4. Limit Access to Financial Systems: Restrict access to financial systems and sensitive information to only authorized personnel. Implement role-based access controls to ensure that employees only have access to the information necessary to perform their job duties.
5. Educate Employees on Fraud Awareness: Provide regular training sessions to educate employees about common fraud schemes and warning signs to watch out for. Empower them to recognize and report suspicious activities promptly.
6. Verify Vendor and Customer Information: Before conducting any financial transactions with vendors or customers, verify their identities and legitimacy. Be cautious of requests for unusual payment methods or changes to billing information and always confirm such requests through verified channels.
7. Monitor Financial Statements Closely: Regularly review and reconcile financial statements to identify any unauthorized transactions or discrepancies. Promptly investigate any irregularities and take corrective action as necessary.

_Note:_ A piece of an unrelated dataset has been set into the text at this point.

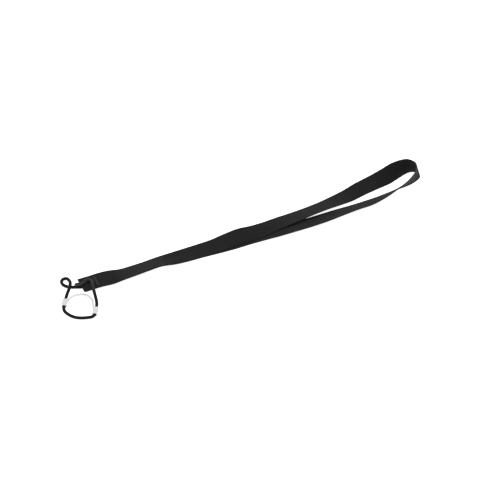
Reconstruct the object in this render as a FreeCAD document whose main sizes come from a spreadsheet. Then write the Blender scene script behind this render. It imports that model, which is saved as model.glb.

8. Engage Professional Bookkeeping Services: Partnering with professional bookkeeping services like Qmulus Bookkeepers can provide an added layer of protection against financial fraud. Our expertise and experience in financial management can help identify potential risks and implement effective strategies to mitigate them.
Together, let’s safeguard your business against this ever-present threat and ensure its long-term success.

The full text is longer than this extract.